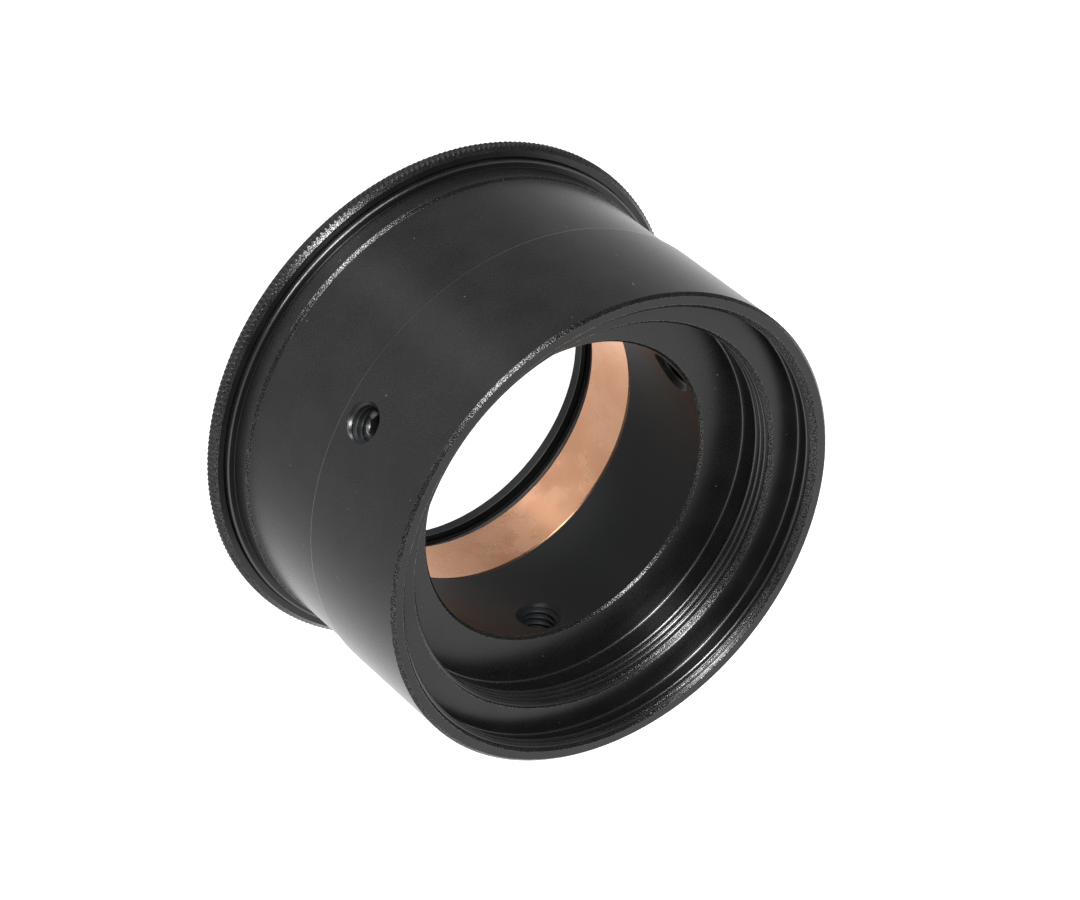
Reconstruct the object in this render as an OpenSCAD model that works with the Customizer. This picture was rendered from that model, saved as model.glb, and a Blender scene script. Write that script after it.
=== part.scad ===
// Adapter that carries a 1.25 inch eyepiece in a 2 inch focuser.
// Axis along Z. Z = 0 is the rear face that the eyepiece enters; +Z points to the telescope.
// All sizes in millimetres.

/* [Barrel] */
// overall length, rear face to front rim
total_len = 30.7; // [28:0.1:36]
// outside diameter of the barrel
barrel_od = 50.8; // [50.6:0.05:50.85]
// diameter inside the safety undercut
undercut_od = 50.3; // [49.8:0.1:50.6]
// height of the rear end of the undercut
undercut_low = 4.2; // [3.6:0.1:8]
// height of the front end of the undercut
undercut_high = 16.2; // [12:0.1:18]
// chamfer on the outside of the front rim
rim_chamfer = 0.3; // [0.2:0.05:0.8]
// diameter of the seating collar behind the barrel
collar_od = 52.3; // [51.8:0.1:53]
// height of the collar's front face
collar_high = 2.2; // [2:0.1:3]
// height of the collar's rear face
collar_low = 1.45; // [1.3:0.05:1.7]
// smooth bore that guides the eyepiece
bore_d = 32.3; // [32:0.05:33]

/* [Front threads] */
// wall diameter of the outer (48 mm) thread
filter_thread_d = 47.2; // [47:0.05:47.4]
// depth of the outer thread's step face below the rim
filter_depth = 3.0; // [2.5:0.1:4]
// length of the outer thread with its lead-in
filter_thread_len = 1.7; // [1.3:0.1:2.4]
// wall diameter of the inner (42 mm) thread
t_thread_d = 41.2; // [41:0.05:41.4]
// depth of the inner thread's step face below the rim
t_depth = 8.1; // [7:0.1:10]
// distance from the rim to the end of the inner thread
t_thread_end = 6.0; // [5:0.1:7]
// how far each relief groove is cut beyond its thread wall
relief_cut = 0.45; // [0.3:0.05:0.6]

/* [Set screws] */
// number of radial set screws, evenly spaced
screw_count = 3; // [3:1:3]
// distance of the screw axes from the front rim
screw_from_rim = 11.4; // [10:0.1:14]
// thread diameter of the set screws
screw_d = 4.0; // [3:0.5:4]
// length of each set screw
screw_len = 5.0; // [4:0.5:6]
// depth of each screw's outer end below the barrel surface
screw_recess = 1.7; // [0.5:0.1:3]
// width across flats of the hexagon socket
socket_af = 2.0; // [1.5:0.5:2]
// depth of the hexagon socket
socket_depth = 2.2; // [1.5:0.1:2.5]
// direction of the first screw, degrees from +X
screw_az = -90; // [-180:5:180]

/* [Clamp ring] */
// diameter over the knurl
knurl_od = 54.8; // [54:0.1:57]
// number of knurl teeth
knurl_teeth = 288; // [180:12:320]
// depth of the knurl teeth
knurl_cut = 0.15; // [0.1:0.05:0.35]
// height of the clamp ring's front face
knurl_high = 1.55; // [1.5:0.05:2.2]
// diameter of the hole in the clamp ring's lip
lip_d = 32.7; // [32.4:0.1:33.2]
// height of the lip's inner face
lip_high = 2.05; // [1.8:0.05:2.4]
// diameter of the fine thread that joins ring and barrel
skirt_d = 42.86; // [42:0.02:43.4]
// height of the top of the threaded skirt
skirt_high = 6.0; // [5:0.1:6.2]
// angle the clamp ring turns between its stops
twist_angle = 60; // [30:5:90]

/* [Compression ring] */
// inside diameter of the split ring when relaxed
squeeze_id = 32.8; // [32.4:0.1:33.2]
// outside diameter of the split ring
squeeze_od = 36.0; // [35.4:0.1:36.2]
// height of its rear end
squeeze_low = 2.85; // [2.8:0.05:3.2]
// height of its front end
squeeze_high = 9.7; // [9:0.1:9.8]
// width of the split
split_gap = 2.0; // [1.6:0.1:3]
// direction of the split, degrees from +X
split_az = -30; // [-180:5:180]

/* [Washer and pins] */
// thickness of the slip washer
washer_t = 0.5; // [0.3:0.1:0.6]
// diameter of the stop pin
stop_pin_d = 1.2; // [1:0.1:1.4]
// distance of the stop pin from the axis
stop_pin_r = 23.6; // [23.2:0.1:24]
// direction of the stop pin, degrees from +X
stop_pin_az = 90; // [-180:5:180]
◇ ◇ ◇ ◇
Check the data for the word "with" and pull out the lines that have it.

Reconstruct the object in this render as an OpenSCAD model that works with the Customizer. This picture was rendered from that model, saved as model.glb, and a Blender scene script. Write that script after it.
// length of the outer thread with its lead-in